Required task
Starting at the line containing "---- The two", copy each line exactly, ending with the line containing "zip(*points))), Vector(map(max, zip(*points)))". Leave out everything else.

Data
'''

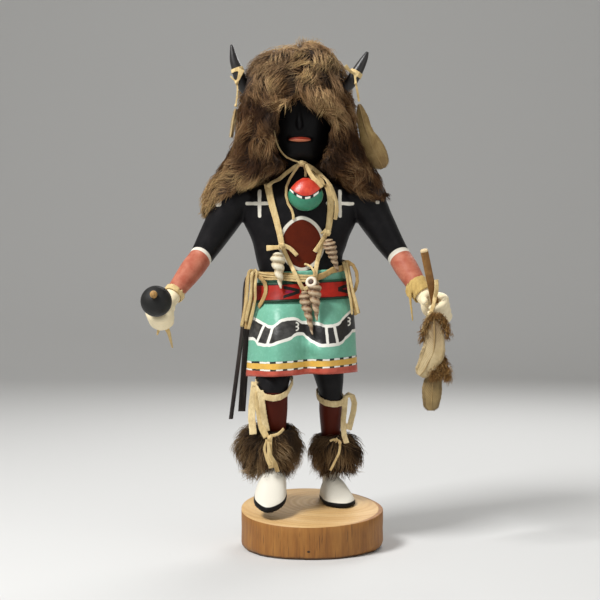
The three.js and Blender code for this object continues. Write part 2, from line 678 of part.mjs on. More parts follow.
// ---- The pendant and the tie under the chin ----
// [height, half width, half depth] of the little painted gourd.
const PENDANT = [
  [294.5, 2.6, 2.2],
  [291.5, 7.2, 5.2],
  [287.5, 11, 7.4],
  [284, 13.2, 8.6],
  [281, 13.8, 9],
  [276.5, 12.8, 8.4],
  [272.5, 9.8, 6.6],
  [269.6, 5.4, 3.8],
  [268.8, 2, 1.6],
];
const PENDANT_PLACE = [4.6, -21.6];
const pendant = loft(PENDANT.map(([z, a, b]) => ring(vec(...PENDANT_PLACE, z), SIDE, BACK, a, b, 12)));
add("pendant", pendant, MATERIALS.pendant);
const collar = [onFigure, onHood, meshOf(necklace)];
const overPendant = [...collar, meshOf(pendant)];
const chinTie = union(
  knot(1.5, -13.5, 306.5, 3),
  lace(
    [[1, 306.5, 7], [-8, 301.5, 1.5], [-16.5, 294.5, 1], [-23.5, 290.5, 1.2], [-25, 287.5, 1.2]],
    3.4,
    collar,
    { lift: 0.7 },
  ),
  lace([[2, 306.5, 7], [9.5, 302, 1.5], [16, 295, 1.2], [18.5, 289, 1.2]], 4.4, collar, { lift: 0.7 }),
  lace(
    [[3, 307, 7], [14, 300.5, 3], [22, 292.5, 2.6], [26.5, 284, 1], [29.5, 273, 0.6], [28, 262, 0.5]],
    3.6,
    collar,
    { lift: 0.9 },
  ),
  lace(
    [[0, 306, 7], [-6.5, 297, 3], [-10.8, 286.5, 3], [-9.5, 275.5, 1], [-5.5, 268, 0.5], [-5, 262]],
    2.2,
    overPendant,
    { lift: 0.6 },
  ),
  lace([[-20.4, 333.5, 0.4], [-19, 325, 0.3], [-15.5, 317], [-10.5, 311.5, 0.4], [1, 307, 5]], 1.5, collar, {
    lift: 1,
    steps: 8,
  }),
  lace([[3, 306.5, 7], [4.6, 301, 6], [4.6, 296, 3]], 2, overPendant, { lift: 0.8 }),
);
add("chin_tie", chinTie, MATERIALS.buckskin);

// ---- Ties and feathers on the horns ----
const collarOf = (stations, from, to, grow = GAP) =>
  sleeve(stations, grow, grow + LACE, { sides: 8, steps: 1, from, to });
const rightHornTie = union(
  collarOf(RIGHT_HORN, 0.6, 0.68),
  knot(-50.2, -2, 371.5, 2.4),
  ribbon([[-50, -1.8, 371.5], [-48, -1.5, 377], [-46, -1.5, 382.4]], widthFrom(2, 5.6)),
  ribbon([[-50, -2, 372], [-53, -2.5, 374], [-55.4, -2.5, 377]], 1.8),
  ribbon([[-50, -2, 371], [-49.6, -2, 364], [-50.6, -1.5, 357], [-51, -1, 353.5]], 2),
  knot(-51, -1, 353.5, 2),
);
add("horn_tie_right", rightHornTie, MATERIALS.buckskin);
add(
  "feather_right",
  union(
    ribbon([[-51.2, -1, 350.8], [-52.6, -1, 341], [-54.4, -1, 330]], 2.4, { across: BACK, thickness: 2.2 }),
    ribbon([[-51.2, 0, 350.8], [-52.6, 2, 341], [-54.4, 3, 330]], widthFrom(6, 10), { across: BACK }),
  ),
  MATERIALS.feather,
);
const leftHornTie = union(
  collarOf(LEFT_HORN, 0.52, 0.62),
  ribbon([[43.5, -1.6, 378.5], [39.5, -3.4, 381], [36, -5.4, 385]], widthFrom(2.4, 4)),
  ribbon([[44, -1.2, 378], [44.6, -1.4, 372], [46, -1, 365], [47.4, 1, 356.5]], 2.4),
  knot(44.6, -1.4, 371, 1.9),
);
add("horn_tie_left", leftHornTie, MATERIALS.buckskin);
const leftVane = (t) => [4, 8, 12.5, 12.5, 3][Math.min(4, Math.round(t * 4))];
add(
  "feather_left",
  ribbon([[47.8, 4, 355], [51, 4, 342], [56, 4, 329.5], [62.5, 3, 318], [66.7, 2, 305.5]], leftVane, {
    thickness: 1.6,
    steps: 4,
  }),
  MATERIALS.feather,
);

// ---- The rattle ----
function alongGrip({ centre, grip }, distance) {
  return centre.clone().addScaledVector(grip.clone().normalize(), distance);
}
const GOURD = { radius: 12, reach: 24 };
const KNOB = { radius: 2.9, reach: 38 };
function ball(centre, radius, wide = 12, high = 8) {
  const sphere = new THREE.SphereGeometry(radius, wide, high);
  sphere.translate(centre.x, centre.y, centre.z);
  return solid(sphere);
}
// The handle and its knob, which is also the cutter for its hole when grown.
function rattleHandle(grow, end) {
  const radius = HANDLE_RADIUS + grow;
  return union(
    rod(RATTLE_HAND.centre, RATTLE_HAND.grip, -15, end, radius, radius, 8),
    ball(alongGrip(RATTLE_HAND, KNOB.reach), KNOB.radius + grow, 8, 6),
  );
}
add("rattle_handle", rattleHandle(0, KNOB.reach - 1), MATERIALS.handle);
const gourd = ball(alongGrip(RATTLE_HAND, GOURD.reach), GOURD.radius);
add("rattle_gourd", gourd.subtract(rattleHandle(GAP, KNOB.reach + 20)), MATERIALS.gourd);
const { x: endX, y: endY, z: endZ } = alongGrip(RATTLE_HAND, -13);
const underHandle = [endX, endY, endZ - 3.4];
add(
  "rattle_tie",
  union(
    shellRod(RATTLE_HAND, -14.4, -11.9, HANDLE_RADIUS + GAP, HANDLE_RADIUS + GAP + 1.2),
    ribbon([underHandle, [-110.5, -20, 177], [-112.6, -20, 170.5]], widthFrom(7, 1.6)),
    ribbon([underHandle, [-104.8, -19, 176.5], [-100.4, -20, 160.5]], widthFrom(7, 1.8)),
  ),
  MATERIALS.buckskin,
);

// ---- Cuffs ----
add(
  "cuff_right",
  sleeve(RIGHT_ARM, 0.7, 0.7 + LEATHER, { sides: 9, steps: 1, from: 0.815, to: 0.885 }),
  MATERIALS.buckskin,
);
add(
  "cuff_left",
  union(
    sleeve(LEFT_ARM, 0.8, 0.8 + LEATHER, { sides: 9, steps: 2, from: 0.75, to: 0.87 }),
    ribbon([[88.2, -19.4, 209], [86.8, -20.5, 202], [88, -21, 192], [89, -21, 182]], widthFrom(3, 1.2)),
    ribbon([[88.2, -19.2, 210.5], [84.8, -19, 208], [84.6, -19, 203.5], [87.2, -20, 200.5]], 2.4),
  ),
  MATERIALS.buckskin,
);

// ---- The dance stick and its feathers ----
const stick = rod(STICK_HAND.centre, STICK_HAND.grip, -STICK.below, STICK.above, STICK.half, STICK.thick, 8);
add("dance_stick", stick, MATERIALS.handle);
const hand = [onFigure, meshOf(stick)];
const stickTie = lace(
  [[105.5, 215, 0.4], [106, 208, 0.4], [105, 201, 0.4], [103.4, 194], [101.6, 189], [98, 181], [95.4, 171]],
  3.4,
  hand,
  { steps: 12 },
);
add("stick_tie", stickTie, MATERIALS.buckskin);

const upperVane = (t) => [3, 9, 19, 18, 13, 3][Math.min(5, Math.round(t * 5))];
add(
  "feather_upper",
  union(
    ribbon(
      [[103.6, -45, 190], [104.6, -45, 180], [104, -45, 170], [102, -44, 159], [98, -43, 150], [92, -42, 142]],
      upperVane,
      { thickness: 1.3, steps: 5 },
    ),
    ribbon([[104, -44.4, 188], [110.5, -43.6, 182], [114, -43, 174], [113.5, -43, 167]], widthFrom(3, 8), {
      thickness: 2.4,
    }),
  ),
  MATERIALS.feather,
);
const lowerVane = (t) => [3, 4, 8, 14, 15.5, 6][Math.min(5, Math.round(t * 5))];
add(
  "feather_lower",
  union(
    ribbon(
      [[108, -40, 174], [109, -40, 163], [109, -39, 152], [107, -39, 137], [104, -38, 124], [102, -38, 113]],
      lowerVane,
      { thickness: 1.3, steps: 5 },
    ),
    ribbon([[109, -40, 158], [113, -40, 147], [116.5, -40, 135]], widthFrom(4, 8), { thickness: 2.6 }),
    ribbon([[108, -39.6, 150], [102.5, -39, 143], [99.5, -39, 135]], widthFrom(4, 7), { thickness: 2.6 }),
  ),
  MATERIALS.feather,
);

// ---- Fur anklets ----
const ANKLET_RIGHT = [
  [-22, -10, 103, 9.5, 8],
  [-24, -9, 97, 21, 17],
  [-25, -10, 87, 27.5, 20.5],
  [-25, -10, 75, 28.5, 21.5],
  [-25, -9.5, 65, 22, 17.5],
  [-25, -8, 58, 14, 11],
];
const ANKLET_LEFT = [
  [27, 17, 92, 9.5, 9],
  [28.5, 19, 87, 18, 15],
  [29.5, 20, 77, 22.5, 18.5],
  [29.5, 20.5, 66, 20.5, 18],
  [29, 21, 57, 13.5, 13],
];
const anklet = (stations, leg, foot) =>
  limb(stations, { sides: 12, steps: 1, level: true })
    .subtract(limb(leg, { sides: 9, steps: 1, grow: 0.8 }))
    .subtract(foot);
const footClear = (place) => moccasin(place, 0.8);
const ankletRight = anklet(ANKLET_RIGHT, RIGHT_LEG, footClear(LEG_FOOT.right));
const ankletLeft = anklet(ANKLET_LEFT, LEFT_LEG, footClear(LEG_FOOT.left));
add("anklet_right", ankletRight, MATERIALS.fur);
add("anklet_left", ankletLeft, MATERIALS.fur);

// ---- Garters under the knees, with hanging ends ----
const dipped = (front, side, back) => (bearing) => {
  const toFront = (1 + Math.cos(bearing)) / 2;
  return toFront > 0.5 ? mix(side, front, 2 * toFront - 1) : mix(back, side, 2 * toFront);
};
const legs = [onFigure];
const overRightAnklet = [onFigure, meshOf(ankletRight)];
const garterRight = union(
  hoop([-20.6, -19], dipped(122, 133, 137), 5.2, legs, { stops: 15, from: 30, lift: 1.9 }),
  ribbon([[-35.4, -20, 134], [-36.4, -22, 124], [-38, -25, 110], [-37.2, -29, 101], [-36.4, -31.6, 93.5]], 6),
  lace([[-31, 128, 0.6], [-29.6, 119, 0.6], [-28.2, 108], [-25.8, 95.5]], 5.2, overRightAnklet, { lift: 1.2 }),
  knot(-35.8, -20, 131.5, 2.6),
);
add("garter_right", garterRight, MATERIALS.buckskin);
const garterLeft = union(
  hoop([25, 11], (bearing) => dipped(114, 119, 126)(bearing - 0.35), 5.2, legs, { stops: 14, from: 18 }),
  knot(36.8, 8, 118.5, 2.6),
  ribbon([[37, 8, 119], [40, 7, 122], [43.6, 7, 118], [44, 7, 111], [42, 6, 102], [39.6, 4, 93]], 4.8),
  ribbon([[36.8, 7, 118], [36, 6, 108], [35, 4.5, 98], [35.6, 1.6, 90], [37.8, 0, 82.5]], 4.6),
);
add("garter_left", garterLeft, MATERIALS.buckskin);

// ---- The anklets' ties ----
add(
  "anklet_tie_right",
  union(
    knot(-23.4, -31.6, 91, 2.6),
    lace([[-23.4, 91.5], [-23.6, 84], [-23.4, 76], [-22.4, 67]], 4, [meshOf(ankletRight)]),
    lace([[-23.4, 92], [-17, 93.5], [-12.5, 97.5]], 2.4, [meshOf(ankletRight)]),
  ),
  MATERIALS.buckskin,
);
add(
  "anklet_tie_left",
  union(
    lace([[32.5, 84], [32, 76], [28.5, 68], [24.5, 60]], 2.6, [meshOf(ankletLeft)]),
    lace([[32.5, 84], [28, 85.5], [24, 84]], 2.4, [meshOf(ankletLeft)]),
    knot(32.3, 0.4, 83, 2.2),
  ),
  MATERIALS.buckskin,
);

// ---- The two painted slats that hang at the right hip ----
const slat = (places, wide, deep) =>
  loft(places.map(([x, y, z]) => ring(vec(x, y, z), SIDE, BACK, wide / 2, deep / 2, 4, 40)));
const longSlat = slat([[-42.6, 11, 216], [-44.4, 12, 206], [-46.6, 13, 173.5], [-56, 14, 101]], 3.4, 8);
add("sash_slat_long", longSlat, MATERIALS.slat);
add("sash_slat_short", slat([[-42.6, 24, 196], [-43, 24, 174], [-47.6, 24, 106]], 6, 3), MATERIALS.slat);

export default part;
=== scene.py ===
"""The looks of a carved and painted kachina doll of a horned buffalo dancer, built round its CAD frame.

Shapes are worked out in millimetres in the doll's own coordinates and become metres when a piece is made.
Right and left are the doll's own, so its right side is at -X.
"""

import math
from functools import partialmethod

import bmesh
import bpy
import numpy as np
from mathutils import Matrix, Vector
from mathutils.bvhtree import BVHTree


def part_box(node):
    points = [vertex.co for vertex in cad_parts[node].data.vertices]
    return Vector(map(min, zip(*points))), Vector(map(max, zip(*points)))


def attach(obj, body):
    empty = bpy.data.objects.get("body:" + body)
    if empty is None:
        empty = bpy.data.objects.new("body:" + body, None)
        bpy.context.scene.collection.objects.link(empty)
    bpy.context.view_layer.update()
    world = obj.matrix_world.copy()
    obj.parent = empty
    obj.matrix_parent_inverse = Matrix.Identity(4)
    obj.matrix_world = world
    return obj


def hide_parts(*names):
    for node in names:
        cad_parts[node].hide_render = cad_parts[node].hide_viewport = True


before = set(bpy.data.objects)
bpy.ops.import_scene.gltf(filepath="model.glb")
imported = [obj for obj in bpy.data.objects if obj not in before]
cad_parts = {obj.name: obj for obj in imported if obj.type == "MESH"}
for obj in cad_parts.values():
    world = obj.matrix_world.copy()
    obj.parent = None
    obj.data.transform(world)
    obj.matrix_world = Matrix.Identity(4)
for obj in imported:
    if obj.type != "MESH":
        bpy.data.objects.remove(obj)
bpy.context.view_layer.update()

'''

Written answer
// ---- The two painted slats that hang at the right hip ----
const slat = (places, wide, deep) =>
  loft(places.map(([x, y, z]) => ring(vec(x, y, z), SIDE, BACK, wide / 2, deep / 2, 4, 40)));
const longSlat = slat([[-42.6, 11, 216], [-44.4, 12, 206], [-46.6, 13, 173.5], [-56, 14, 101]], 3.4, 8);
add("sash_slat_long", longSlat, MATERIALS.slat);
add("sash_slat_short", slat([[-42.6, 24, 196], [-43, 24, 174], [-47.6, 24, 106]], 6, 3), MATERIALS.slat);

export default part;
=== scene.py ===
"""The looks of a carved and painted kachina doll of a horned buffalo dancer, built round its CAD frame.

Shapes are worked out in millimetres in the doll's own coordinates and become metres when a piece is made.
Right and left are the doll's own, so its right side is at -X.
"""

import math
from functools import partialmethod

import bmesh
import bpy
import numpy as np
from mathutils import Matrix, Vector
from mathutils.bvhtree import BVHTree


def part_box(node):
    points = [vertex.co for vertex in cad_parts[node].data.vertices]
    return Vector(map(min, zip(*points))), Vector(map(max, zip(*points)))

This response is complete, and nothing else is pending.